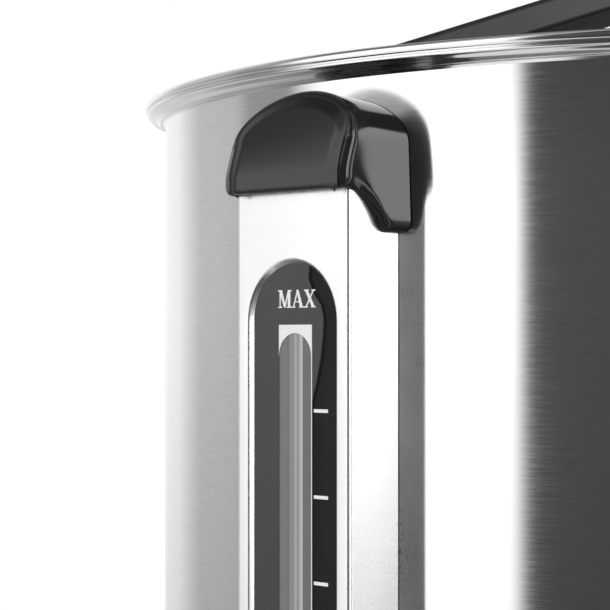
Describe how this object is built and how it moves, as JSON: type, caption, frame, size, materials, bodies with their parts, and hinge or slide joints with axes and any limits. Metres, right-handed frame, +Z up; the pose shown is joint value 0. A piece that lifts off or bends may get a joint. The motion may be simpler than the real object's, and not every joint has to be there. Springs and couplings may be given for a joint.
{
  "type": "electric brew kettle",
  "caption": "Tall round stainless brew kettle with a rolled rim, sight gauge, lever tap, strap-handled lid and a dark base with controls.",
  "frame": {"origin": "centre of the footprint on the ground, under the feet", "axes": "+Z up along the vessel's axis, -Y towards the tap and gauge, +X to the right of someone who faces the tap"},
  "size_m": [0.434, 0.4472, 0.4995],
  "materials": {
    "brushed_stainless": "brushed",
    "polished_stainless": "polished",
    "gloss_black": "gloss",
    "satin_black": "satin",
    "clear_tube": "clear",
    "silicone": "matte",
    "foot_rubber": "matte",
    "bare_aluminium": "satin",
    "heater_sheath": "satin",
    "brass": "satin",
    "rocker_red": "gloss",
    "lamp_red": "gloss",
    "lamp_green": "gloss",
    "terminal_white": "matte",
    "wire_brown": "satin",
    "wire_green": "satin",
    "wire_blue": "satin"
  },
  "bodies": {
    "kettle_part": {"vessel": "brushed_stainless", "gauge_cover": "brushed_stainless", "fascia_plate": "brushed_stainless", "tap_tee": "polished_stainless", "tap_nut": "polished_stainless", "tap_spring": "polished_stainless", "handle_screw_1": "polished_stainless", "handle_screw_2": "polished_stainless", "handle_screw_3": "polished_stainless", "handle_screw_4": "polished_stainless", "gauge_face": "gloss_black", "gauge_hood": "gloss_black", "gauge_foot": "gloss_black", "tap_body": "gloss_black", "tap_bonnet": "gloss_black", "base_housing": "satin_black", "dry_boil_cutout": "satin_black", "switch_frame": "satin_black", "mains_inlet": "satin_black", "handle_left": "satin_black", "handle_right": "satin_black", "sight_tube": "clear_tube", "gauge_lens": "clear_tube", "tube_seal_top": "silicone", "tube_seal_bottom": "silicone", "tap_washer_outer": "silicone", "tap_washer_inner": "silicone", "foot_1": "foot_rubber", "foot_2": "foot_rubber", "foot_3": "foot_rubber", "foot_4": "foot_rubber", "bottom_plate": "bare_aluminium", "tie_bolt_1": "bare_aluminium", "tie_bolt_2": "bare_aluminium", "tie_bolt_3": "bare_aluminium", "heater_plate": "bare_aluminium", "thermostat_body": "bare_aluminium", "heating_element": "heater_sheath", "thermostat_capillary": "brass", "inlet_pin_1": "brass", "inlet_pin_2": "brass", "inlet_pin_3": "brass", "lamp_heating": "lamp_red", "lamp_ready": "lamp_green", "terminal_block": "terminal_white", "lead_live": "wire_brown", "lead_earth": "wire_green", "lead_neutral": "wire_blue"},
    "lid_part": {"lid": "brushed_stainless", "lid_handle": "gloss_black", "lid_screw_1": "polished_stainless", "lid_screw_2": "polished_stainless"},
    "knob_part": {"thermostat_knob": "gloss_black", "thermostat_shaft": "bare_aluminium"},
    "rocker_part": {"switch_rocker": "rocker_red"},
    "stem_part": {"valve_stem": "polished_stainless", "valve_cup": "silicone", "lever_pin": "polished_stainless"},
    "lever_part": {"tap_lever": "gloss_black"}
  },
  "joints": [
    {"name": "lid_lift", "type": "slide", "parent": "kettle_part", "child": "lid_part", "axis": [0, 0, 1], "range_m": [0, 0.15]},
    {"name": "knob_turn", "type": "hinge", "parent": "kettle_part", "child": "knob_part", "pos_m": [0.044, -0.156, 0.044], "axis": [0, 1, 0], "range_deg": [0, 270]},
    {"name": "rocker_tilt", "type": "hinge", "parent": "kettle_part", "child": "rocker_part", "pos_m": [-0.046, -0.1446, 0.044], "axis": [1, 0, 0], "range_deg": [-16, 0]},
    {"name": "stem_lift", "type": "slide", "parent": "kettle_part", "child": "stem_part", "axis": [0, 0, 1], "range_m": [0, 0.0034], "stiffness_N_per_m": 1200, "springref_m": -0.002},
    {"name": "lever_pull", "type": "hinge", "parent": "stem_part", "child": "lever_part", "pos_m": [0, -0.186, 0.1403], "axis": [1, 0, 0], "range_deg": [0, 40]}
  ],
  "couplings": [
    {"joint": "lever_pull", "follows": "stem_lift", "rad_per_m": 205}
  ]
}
◆ ◆ ◆ ◆ ◆
* [Brief]: Copy all the lines, exactly.

* [Response to the task]:
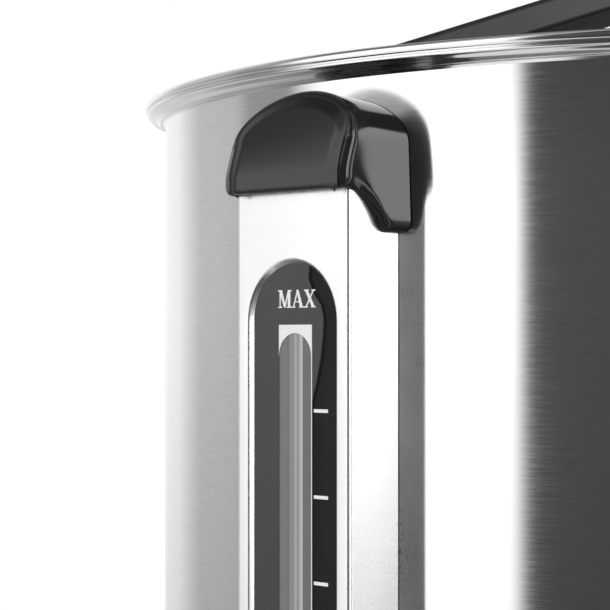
Describe how this object is built and how it moves, as JSON: type, caption, frame, size, materials, bodies with their parts, and hinge or slide joints with axes and any limits. Metres, right-handed frame, +Z up; the pose shown is joint value 0. A piece that lifts off or bends may get a joint. The motion may be simpler than the real object's, and not every joint has to be there. Springs and couplings may be given for a joint.
{
  "type": "electric brew kettle",
  "caption": "Tall round stainless brew kettle with a rolled rim, sight gauge, lever tap, strap-handled lid and a dark base with controls.",
  "frame": {"origin": "centre of the footprint on the ground, under the feet", "axes": "+Z up along the vessel's axis, -Y towards the tap and gauge, +X to the right of someone who faces the tap"},
  "size_m": [0.434, 0.4472, 0.4995],
  "materials": {
    "brushed_stainless": "brushed",
    "polished_stainless": "polished",
    "gloss_black": "gloss",
    "satin_black": "satin",
    "clear_tube": "clear",
    "silicone": "matte",
    "foot_rubber": "matte",
    "bare_aluminium": "satin",
    "heater_sheath": "satin",
    "brass": "satin",
    "rocker_red": "gloss",
    "lamp_red": "gloss",
    "lamp_green": "gloss",
    "terminal_white": "matte",
    "wire_brown": "satin",
    "wire_green": "satin",
    "wire_blue": "satin"
  },
  "bodies": {
    "kettle_part": {"vessel": "brushed_stainless", "gauge_cover": "brushed_stainless", "fascia_plate": "brushed_stainless", "tap_tee": "polished_stainless", "tap_nut": "polished_stainless", "tap_spring": "polished_stainless", "handle_screw_1": "polished_stainless", "handle_screw_2": "polished_stainless", "handle_screw_3": "polished_stainless", "handle_screw_4": "polished_stainless", "gauge_face": "gloss_black", "gauge_hood": "gloss_black", "gauge_foot": "gloss_black", "tap_body": "gloss_black", "tap_bonnet": "gloss_black", "base_housing": "satin_black", "dry_boil_cutout": "satin_black", "switch_frame": "satin_black", "mains_inlet": "satin_black", "handle_left": "satin_black", "handle_right": "satin_black", "sight_tube": "clear_tube", "gauge_lens": "clear_tube", "tube_seal_top": "silicone", "tube_seal_bottom": "silicone", "tap_washer_outer": "silicone", "tap_washer_inner": "silicone", "foot_1": "foot_rubber", "foot_2": "foot_rubber", "foot_3": "foot_rubber", "foot_4": "foot_rubber", "bottom_plate": "bare_aluminium", "tie_bolt_1": "bare_aluminium", "tie_bolt_2": "bare_aluminium", "tie_bolt_3": "bare_aluminium", "heater_plate": "bare_aluminium", "thermostat_body": "bare_aluminium", "heating_element": "heater_sheath", "thermostat_capillary": "brass", "inlet_pin_1": "brass", "inlet_pin_2": "brass", "inlet_pin_3": "brass", "lamp_heating": "lamp_red", "lamp_ready": "lamp_green", "terminal_block": "terminal_white", "lead_live": "wire_brown", "lead_earth": "wire_green", "lead_neutral": "wire_blue"},
    "lid_part": {"lid": "brushed_stainless", "lid_handle": "gloss_black", "lid_screw_1": "polished_stainless", "lid_screw_2": "polished_stainless"},
    "knob_part": {"thermostat_knob": "gloss_black", "thermostat_shaft": "bare_aluminium"},
    "rocker_part": {"switch_rocker": "rocker_red"},
    "stem_part": {"valve_stem": "polished_stainless", "valve_cup": "silicone", "lever_pin": "polished_stainless"},
    "lever_part": {"tap_lever": "gloss_black"}
  },
  "joints": [
    {"name": "lid_lift", "type": "slide", "parent": "kettle_part", "child": "lid_part", "axis": [0, 0, 1], "range_m": [0, 0.15]},
    {"name": "knob_turn", "type": "hinge", "parent": "kettle_part", "child": "knob_part", "pos_m": [0.044, -0.156, 0.044], "axis": [0, 1, 0], "range_deg": [0, 270]},
    {"name": "rocker_tilt", "type": "hinge", "parent": "kettle_part", "child": "rocker_part", "pos_m": [-0.046, -0.1446, 0.044], "axis": [1, 0, 0], "range_deg": [-16, 0]},
    {"name": "stem_lift", "type": "slide", "parent": "kettle_part", "child": "stem_part", "axis": [0, 0, 1], "range_m": [0, 0.0034], "stiffness_N_per_m": 1200, "springref_m": -0.002},
    {"name": "lever_pull", "type": "hinge", "parent": "stem_part", "child": "lever_part", "pos_m": [0, -0.186, 0.1403], "axis": [1, 0, 0], "range_deg": [0, 40]}
  ],
  "couplings": [
    {"joint": "lever_pull", "follows": "stem_lift", "rad_per_m": 205}
  ]
}